- _Given material_:
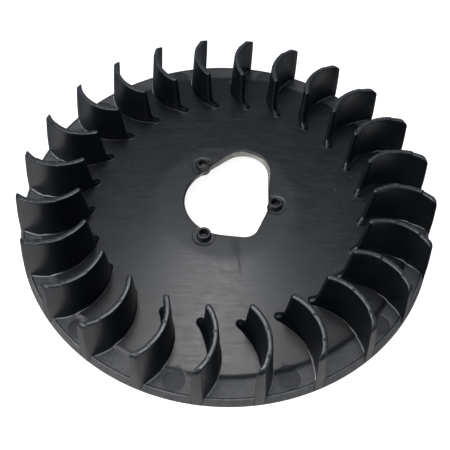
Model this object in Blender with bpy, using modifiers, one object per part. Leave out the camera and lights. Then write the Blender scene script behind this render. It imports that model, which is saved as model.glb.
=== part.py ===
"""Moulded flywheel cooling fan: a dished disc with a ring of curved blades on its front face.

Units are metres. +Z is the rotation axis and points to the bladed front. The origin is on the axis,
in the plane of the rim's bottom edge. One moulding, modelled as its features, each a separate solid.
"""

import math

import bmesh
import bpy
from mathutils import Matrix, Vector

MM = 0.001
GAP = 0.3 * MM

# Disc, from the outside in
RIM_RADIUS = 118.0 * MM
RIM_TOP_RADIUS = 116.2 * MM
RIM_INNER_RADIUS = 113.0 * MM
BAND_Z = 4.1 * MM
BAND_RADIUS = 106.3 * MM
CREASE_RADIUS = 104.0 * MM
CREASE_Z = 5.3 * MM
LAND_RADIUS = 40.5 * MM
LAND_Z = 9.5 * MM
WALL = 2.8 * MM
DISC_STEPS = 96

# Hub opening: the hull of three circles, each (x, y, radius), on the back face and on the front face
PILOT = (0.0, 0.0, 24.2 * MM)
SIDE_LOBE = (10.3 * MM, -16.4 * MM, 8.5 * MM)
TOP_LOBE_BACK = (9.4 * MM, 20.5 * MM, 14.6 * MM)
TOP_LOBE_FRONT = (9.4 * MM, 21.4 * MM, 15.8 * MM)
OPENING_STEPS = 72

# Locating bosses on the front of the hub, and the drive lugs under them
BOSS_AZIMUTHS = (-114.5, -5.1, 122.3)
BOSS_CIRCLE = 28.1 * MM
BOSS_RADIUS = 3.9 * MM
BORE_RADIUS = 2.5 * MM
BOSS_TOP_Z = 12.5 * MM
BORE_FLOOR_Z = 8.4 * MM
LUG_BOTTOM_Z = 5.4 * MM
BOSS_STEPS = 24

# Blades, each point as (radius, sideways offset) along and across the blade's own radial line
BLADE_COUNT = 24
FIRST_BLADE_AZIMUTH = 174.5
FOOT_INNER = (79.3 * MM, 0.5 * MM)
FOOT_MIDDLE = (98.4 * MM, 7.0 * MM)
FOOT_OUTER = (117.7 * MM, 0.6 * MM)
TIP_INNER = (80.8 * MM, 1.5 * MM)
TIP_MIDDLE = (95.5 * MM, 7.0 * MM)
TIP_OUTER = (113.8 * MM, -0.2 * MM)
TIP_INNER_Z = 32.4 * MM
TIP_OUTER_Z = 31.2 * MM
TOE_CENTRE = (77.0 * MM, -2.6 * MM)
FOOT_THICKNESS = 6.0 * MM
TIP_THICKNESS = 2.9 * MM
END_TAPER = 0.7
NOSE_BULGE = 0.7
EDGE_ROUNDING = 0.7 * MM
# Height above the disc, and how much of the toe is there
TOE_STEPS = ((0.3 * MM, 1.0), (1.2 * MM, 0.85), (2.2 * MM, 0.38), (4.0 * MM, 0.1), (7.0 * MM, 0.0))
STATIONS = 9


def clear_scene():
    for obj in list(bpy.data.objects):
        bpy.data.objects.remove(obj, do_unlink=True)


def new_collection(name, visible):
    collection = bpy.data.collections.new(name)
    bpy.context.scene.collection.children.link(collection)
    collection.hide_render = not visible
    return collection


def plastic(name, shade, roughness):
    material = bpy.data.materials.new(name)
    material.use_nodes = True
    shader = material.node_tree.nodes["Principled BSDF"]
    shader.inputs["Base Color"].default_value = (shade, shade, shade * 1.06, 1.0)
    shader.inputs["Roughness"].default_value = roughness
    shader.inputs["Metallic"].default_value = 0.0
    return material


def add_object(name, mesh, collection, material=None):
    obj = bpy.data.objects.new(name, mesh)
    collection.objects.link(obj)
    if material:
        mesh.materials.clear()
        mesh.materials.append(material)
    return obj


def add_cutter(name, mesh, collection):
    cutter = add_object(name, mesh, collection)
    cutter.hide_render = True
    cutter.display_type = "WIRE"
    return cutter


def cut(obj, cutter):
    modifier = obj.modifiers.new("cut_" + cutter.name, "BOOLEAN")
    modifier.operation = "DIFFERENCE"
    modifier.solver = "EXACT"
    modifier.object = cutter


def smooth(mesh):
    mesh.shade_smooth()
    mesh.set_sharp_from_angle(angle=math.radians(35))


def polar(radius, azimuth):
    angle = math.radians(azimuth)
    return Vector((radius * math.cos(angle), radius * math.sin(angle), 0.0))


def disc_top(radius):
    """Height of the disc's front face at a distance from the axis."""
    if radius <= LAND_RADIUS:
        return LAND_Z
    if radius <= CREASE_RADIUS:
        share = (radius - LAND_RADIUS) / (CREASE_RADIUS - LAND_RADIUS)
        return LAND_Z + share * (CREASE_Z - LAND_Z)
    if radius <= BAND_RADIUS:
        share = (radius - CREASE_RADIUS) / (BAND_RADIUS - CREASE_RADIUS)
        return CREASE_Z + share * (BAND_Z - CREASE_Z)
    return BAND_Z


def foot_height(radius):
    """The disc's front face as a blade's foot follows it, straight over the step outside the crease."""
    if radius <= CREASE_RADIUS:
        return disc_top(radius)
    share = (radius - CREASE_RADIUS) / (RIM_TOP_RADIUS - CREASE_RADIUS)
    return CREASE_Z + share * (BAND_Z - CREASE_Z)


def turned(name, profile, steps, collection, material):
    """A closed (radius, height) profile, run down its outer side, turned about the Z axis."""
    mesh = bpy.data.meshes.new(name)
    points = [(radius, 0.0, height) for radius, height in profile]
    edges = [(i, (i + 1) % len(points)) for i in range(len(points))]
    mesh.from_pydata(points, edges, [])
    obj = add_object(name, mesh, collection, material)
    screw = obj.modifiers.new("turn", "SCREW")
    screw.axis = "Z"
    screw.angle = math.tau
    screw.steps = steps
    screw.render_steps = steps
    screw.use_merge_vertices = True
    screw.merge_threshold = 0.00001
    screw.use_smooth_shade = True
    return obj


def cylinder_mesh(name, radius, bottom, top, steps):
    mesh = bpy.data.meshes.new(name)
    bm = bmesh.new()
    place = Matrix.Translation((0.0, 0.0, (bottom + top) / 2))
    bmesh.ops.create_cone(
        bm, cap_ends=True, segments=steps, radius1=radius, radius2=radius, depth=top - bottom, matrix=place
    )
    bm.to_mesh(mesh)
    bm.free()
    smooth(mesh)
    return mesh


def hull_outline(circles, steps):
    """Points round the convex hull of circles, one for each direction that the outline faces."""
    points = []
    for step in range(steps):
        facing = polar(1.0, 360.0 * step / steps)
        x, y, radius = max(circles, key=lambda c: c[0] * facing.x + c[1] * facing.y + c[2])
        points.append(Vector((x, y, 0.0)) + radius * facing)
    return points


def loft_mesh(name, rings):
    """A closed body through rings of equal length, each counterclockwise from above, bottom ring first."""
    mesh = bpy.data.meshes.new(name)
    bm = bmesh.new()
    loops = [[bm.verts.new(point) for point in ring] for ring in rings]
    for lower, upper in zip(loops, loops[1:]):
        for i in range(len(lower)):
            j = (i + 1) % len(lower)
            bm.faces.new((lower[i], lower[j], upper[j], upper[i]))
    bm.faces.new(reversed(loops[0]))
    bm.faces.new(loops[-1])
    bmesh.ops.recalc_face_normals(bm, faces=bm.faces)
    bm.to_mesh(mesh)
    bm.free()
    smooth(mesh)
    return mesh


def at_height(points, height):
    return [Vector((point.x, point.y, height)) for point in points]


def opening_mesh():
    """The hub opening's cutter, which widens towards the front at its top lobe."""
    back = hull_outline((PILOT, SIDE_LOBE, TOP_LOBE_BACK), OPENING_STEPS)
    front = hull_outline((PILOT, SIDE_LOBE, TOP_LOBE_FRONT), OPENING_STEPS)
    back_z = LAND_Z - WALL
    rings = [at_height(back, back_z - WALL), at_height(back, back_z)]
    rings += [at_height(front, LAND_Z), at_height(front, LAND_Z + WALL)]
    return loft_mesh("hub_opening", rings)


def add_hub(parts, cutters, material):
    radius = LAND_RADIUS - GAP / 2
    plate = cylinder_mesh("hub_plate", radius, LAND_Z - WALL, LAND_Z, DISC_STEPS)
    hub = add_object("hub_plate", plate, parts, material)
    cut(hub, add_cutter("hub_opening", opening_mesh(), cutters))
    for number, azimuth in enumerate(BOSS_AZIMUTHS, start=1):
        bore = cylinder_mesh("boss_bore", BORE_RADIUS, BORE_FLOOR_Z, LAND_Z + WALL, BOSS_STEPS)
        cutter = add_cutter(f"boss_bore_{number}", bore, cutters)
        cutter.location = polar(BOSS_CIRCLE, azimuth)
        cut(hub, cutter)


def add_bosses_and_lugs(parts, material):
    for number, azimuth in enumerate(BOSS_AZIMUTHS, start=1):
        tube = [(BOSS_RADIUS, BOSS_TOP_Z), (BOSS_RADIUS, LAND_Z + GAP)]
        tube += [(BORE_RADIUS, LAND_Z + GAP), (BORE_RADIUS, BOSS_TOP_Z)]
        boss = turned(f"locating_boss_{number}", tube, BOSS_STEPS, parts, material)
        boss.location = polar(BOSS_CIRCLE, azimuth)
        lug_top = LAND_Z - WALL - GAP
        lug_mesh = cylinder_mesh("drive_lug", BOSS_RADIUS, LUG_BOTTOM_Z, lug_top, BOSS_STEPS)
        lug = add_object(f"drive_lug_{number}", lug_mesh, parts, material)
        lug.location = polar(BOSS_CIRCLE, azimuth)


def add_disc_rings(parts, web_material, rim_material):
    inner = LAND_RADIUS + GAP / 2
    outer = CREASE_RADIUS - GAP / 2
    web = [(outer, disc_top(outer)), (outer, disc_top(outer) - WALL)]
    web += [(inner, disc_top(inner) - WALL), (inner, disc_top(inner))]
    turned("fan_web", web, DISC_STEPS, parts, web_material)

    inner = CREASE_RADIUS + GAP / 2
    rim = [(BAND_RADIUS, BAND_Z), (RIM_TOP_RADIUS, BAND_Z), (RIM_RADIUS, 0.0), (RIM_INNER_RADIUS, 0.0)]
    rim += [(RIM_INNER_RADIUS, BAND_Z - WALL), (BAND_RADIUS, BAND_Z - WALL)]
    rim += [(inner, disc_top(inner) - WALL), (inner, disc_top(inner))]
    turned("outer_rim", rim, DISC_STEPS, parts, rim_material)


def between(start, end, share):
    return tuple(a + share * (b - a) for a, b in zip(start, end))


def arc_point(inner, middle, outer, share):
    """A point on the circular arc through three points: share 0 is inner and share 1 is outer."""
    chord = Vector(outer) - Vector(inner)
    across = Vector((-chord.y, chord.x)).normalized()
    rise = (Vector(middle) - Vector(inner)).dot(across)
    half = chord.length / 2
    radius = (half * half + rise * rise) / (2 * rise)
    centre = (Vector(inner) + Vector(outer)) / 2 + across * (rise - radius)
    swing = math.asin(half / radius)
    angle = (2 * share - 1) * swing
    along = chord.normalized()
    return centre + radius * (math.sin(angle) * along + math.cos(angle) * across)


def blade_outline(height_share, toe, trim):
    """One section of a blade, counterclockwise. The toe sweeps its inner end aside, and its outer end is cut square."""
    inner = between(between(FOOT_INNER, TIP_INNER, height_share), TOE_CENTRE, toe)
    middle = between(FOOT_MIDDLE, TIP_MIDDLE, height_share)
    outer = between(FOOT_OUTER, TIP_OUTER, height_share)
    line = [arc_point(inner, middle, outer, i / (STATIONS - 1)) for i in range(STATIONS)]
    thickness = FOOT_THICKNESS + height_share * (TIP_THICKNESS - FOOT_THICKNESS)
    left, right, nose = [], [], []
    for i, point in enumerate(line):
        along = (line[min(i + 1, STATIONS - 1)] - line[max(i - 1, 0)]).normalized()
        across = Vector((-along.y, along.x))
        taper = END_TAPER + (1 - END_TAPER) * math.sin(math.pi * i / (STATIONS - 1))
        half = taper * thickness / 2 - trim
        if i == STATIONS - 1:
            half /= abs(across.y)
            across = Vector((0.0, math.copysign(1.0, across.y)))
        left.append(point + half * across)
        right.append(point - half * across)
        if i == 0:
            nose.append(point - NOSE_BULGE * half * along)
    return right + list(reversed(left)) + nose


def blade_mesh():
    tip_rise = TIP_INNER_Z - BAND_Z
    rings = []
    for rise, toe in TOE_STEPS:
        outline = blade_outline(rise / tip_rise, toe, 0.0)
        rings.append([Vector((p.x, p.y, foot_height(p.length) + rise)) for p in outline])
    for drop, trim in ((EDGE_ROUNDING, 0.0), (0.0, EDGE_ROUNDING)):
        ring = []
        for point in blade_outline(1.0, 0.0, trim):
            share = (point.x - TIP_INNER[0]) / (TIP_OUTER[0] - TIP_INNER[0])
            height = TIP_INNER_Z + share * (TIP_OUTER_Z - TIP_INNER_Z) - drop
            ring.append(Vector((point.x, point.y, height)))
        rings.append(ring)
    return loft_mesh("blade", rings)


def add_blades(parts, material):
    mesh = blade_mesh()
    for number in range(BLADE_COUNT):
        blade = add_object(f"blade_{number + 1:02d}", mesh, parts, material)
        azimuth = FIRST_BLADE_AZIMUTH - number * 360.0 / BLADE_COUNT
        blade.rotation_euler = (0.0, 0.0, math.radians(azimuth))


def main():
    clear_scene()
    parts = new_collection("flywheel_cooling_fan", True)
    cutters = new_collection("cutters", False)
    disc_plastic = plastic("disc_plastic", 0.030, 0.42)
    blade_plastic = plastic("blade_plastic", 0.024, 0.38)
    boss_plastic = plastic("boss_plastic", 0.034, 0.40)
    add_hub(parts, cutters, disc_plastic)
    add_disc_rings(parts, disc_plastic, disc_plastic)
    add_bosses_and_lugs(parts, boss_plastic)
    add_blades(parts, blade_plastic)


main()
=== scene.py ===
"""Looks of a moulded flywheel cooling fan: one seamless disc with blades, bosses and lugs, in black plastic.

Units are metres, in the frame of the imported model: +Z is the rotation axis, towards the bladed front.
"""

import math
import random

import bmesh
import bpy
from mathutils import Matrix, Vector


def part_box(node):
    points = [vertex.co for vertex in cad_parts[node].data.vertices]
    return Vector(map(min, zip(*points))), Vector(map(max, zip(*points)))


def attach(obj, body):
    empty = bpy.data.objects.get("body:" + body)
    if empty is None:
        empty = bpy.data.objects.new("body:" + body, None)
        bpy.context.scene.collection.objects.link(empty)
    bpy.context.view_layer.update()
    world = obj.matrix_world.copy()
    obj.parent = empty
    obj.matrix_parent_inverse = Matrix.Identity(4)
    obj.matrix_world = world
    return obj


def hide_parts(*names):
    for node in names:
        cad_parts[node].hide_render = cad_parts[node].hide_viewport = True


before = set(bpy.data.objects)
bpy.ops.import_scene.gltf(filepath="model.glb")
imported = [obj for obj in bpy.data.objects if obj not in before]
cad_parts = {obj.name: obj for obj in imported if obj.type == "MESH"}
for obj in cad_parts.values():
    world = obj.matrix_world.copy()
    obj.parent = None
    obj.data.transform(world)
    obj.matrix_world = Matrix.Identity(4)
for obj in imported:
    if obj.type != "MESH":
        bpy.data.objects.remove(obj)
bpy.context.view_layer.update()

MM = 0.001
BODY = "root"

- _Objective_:
Print from the line containing "imported = [obj" to the last line above, exactly as written.

- _Worked answer_:
imported = [obj for obj in bpy.data.objects if obj not in before]
cad_parts = {obj.name: obj for obj in imported if obj.type == "MESH"}
for obj in cad_parts.values():
    world = obj.matrix_world.copy()
    obj.parent = None
    obj.data.transform(world)
    obj.matrix_world = Matrix.Identity(4)
for obj in imported:
    if obj.type != "MESH":
        bpy.data.objects.remove(obj)
bpy.context.view_layer.update()

MM = 0.001
BODY = "root"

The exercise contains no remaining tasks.